だからPERで言うと50倍とかなので、だいたい(時価総額)70億円から100億円で上場できちゃうんですよね。メルカリとか、スマートニュース、TBMなどが生まれていますけれど、彼らは別に上場しなくても資金調達できるというのでやっています。
マザーズって、すばらしい市場だと思うんです。だけど逆に、アメリカでなぜユニコーンが生まれるかと言うと、構造上の違いがあるんです。NASDAQに上場するのに、だいたい500億円ぐらい要るんですよね。日本で言うと東証1部の時価総額がだいたい500億円ぐらいなんですけど、そこの差があるのかなと思っています。

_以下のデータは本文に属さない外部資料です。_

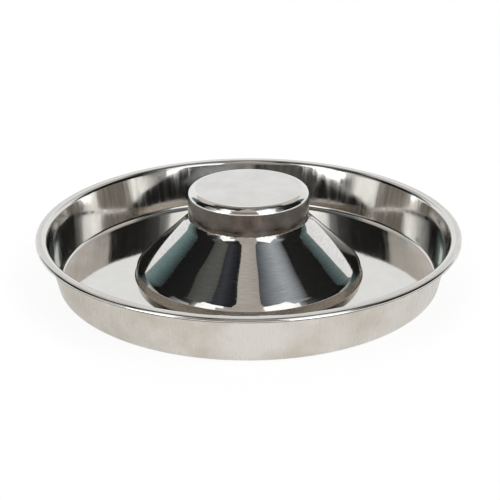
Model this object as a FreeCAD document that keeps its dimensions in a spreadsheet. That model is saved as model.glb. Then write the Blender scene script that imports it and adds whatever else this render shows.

田所:一般にユニコーンというのは「未上場で(時価総額)1,000億円」ということなんですけど、別にこれは本質を捉えてはいなくて、僕は大事なことは「産業を作ること」だと思うんですよ。やっぱりユニコーンがそれだけ評価されるのは、いろんな企業を買収したりして、1つの産業や市場を作るからだと思うんですよね。
そういう意味で、日本だとそれが少ないのかなと思っているのは結局……。これを話すとめちゃくちゃ長くなると思うんですけれども、いわゆるメーカーのマインドですよね。
メーカー全盛のときは、いわゆる「スマイルカーブ」(注:収益構造を表すモデルの名称。バリューチェーンの上流工程と下流工程の付加価値が高く、中間工程の付加価値が低いという考え方を示す。付加価値を線で結んで図形にすると、両端が上がっていて中央部が下がった形状になることからこう呼ばれる)と言われていて、素材と、エンドユーザーのOEMというのが儲かった。そういうモデルなんですけど、今ってやっぱりビジネスモデルが変わってきましたよね。
バリューネットワークと言うんですけど、いかにしてバリューをスライシングして、ネットワーク化してやるか。そこが大事になってきたわけですよね。
顕著な例で言うと、もう誰もソニーのウォークマンを使わないですよね。ところが音質やハードウェアの質だったら、ウォークマンはよかったんですよ。ところがiPad、iPod、iPhoneなどが浸透してきた。これらは、いわゆるバリューをプラットフォーム化して、ネットワーク化したということなんですよね。
これに必要なのがまさにAPIエコノミーと言われています。APIエコノミーはどう繋げて、どういうかたちで影響するのかって、最初はわからないですよね。APIがどのように使われるかはユーザーサイドに託されているので、わからないんですよ。
ところが日本のメーカー文化で言うと、基本的にはQA(Quality Assurance/品質保証)なんですよね。バリューチェーンが大事で、バリューチェーンプロセスの中のQuality Assuranceが大事になってくるんです。歩留まりをいかに減らしてOperational Excellence(注:業務改善が現場に定着して業務オペレーションが洗練され、競争における優位性にまでなっている状態のこと)をいかに担保するかになってくる。なので、基本的にアジャイルでAPIに繋げるような発想はなかったんですよ。
例えば今の時代のユーザーは、「いいウォークマン」が欲しいわけじゃなくて、自分が聞きたいときに最適な音楽を聞きたいんです。これが「ドリルの穴」(注:マーケティングの世界で古くから使われている「ドリルを買いに来た人が欲しいのはドリルではなく穴である」という格言にもとづく)ですよね。
ところが、日本の企業は「ドリル」を作るのがうまかったんですよ。だから、実は競争軸がシフトしたにもかかわらず、それに乗り切れなかったのかなと思っています。